Facing a slump, Britain cuts sales tax and plots higher levies on rich
Value-added tax, similar to Canada's GST, falls to 15% for next 13 months
Britain is cutting its national sales tax by 2.5 percentage points for 13 months to stimulate consumer spending and is speeding up $5.6 billion worth of public works in the face of worldwide economic jitters.
But it is raising taxes right away on gasoline, alcohol and tobacco, saying fuel prices are down from their summer peaks and cash is needed to offset the temporary sales-tax cut.
That cut will shrink Britain's value-added tax (equivalent to Canada's federal goods and services tax) from 17.5 per cent to 15 per cent as of Dec. 1. The lower VAT rate is to stay in effect through 2009.
The changes were announced Monday in a report by Chancellor of the Exchequer Alistair Darling, the British finance minister.
"In the face of recent global economic shocks, the government's immediate priority at this pre-budget report is to support the economy through these difficult times," the document says.
It says the $5.6 billion in accelerated spending will go for "housing, education, transport and other construction projects, supporting industries and jobs across the country" in tough economic times. The money will be taken from the government's 2010-11 bookkeeping year (which begins in April 2010) and spent in the coming year and a half "when the impact of the shock is likely to be the strongest."

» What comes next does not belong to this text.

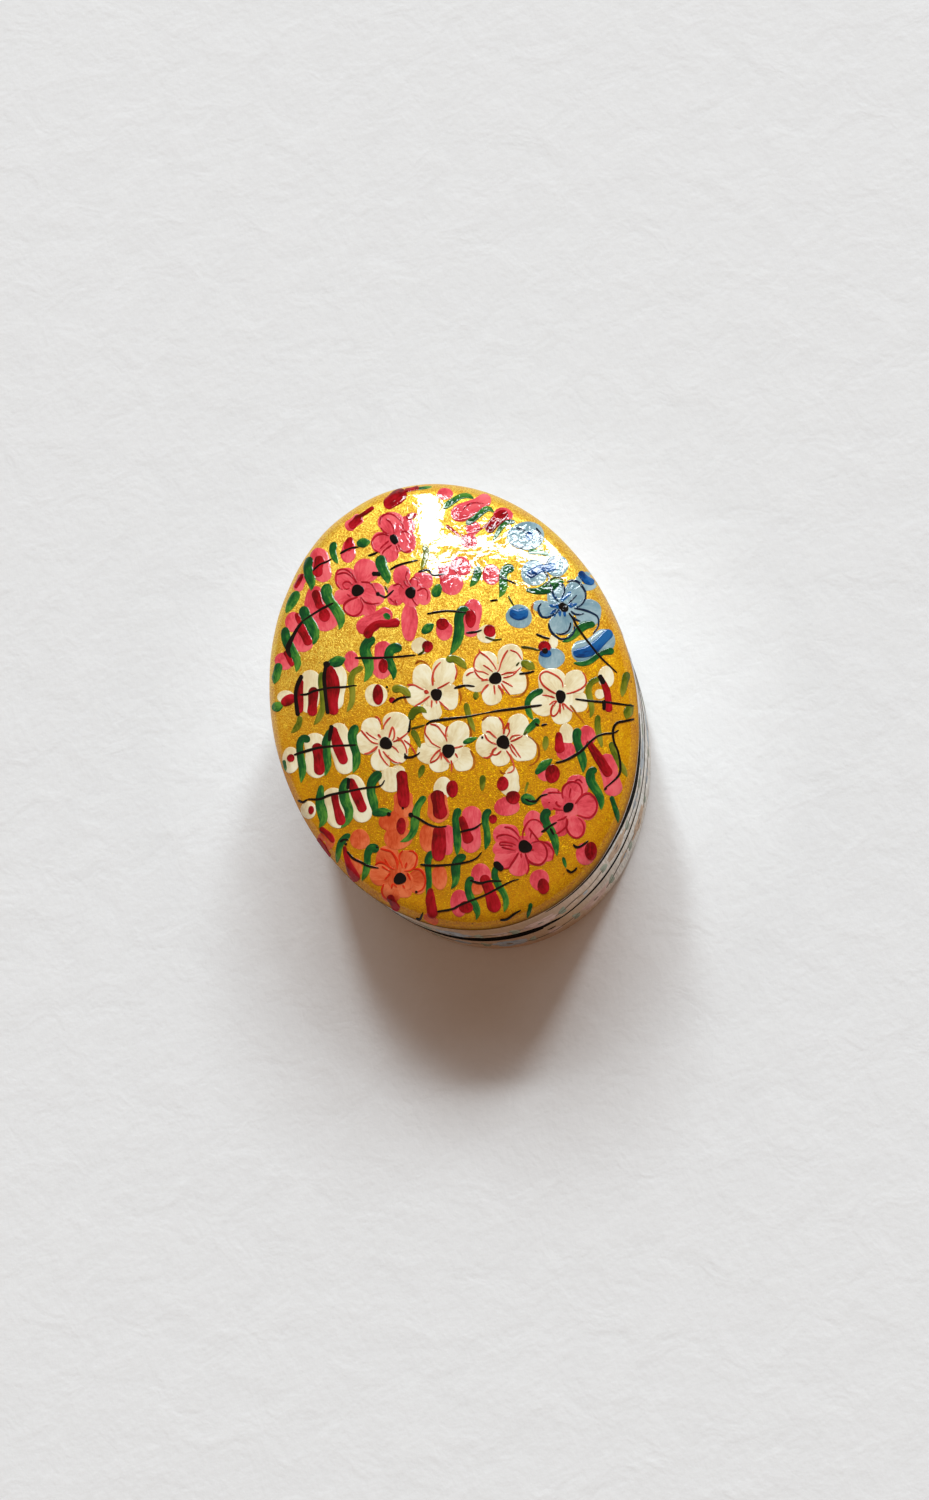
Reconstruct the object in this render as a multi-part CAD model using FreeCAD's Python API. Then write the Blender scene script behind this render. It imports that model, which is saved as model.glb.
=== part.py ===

The soak-the-rich angle includes a new top tax rate of 45 per cent on annual incomes above $280,000 starting in April 2011, assuming Labour is in power to impose it. The top bracket has been 40 per cent since former Tory PM Margaret Thatcher slashed rates in the 1980s.
The document also outlines steps to help taxpayers in the lowest bracket, pensioners and children, promising that those with incomes below $75,000 a year will pay less in tax and national insurance contributions in April 2011 than in April 2008.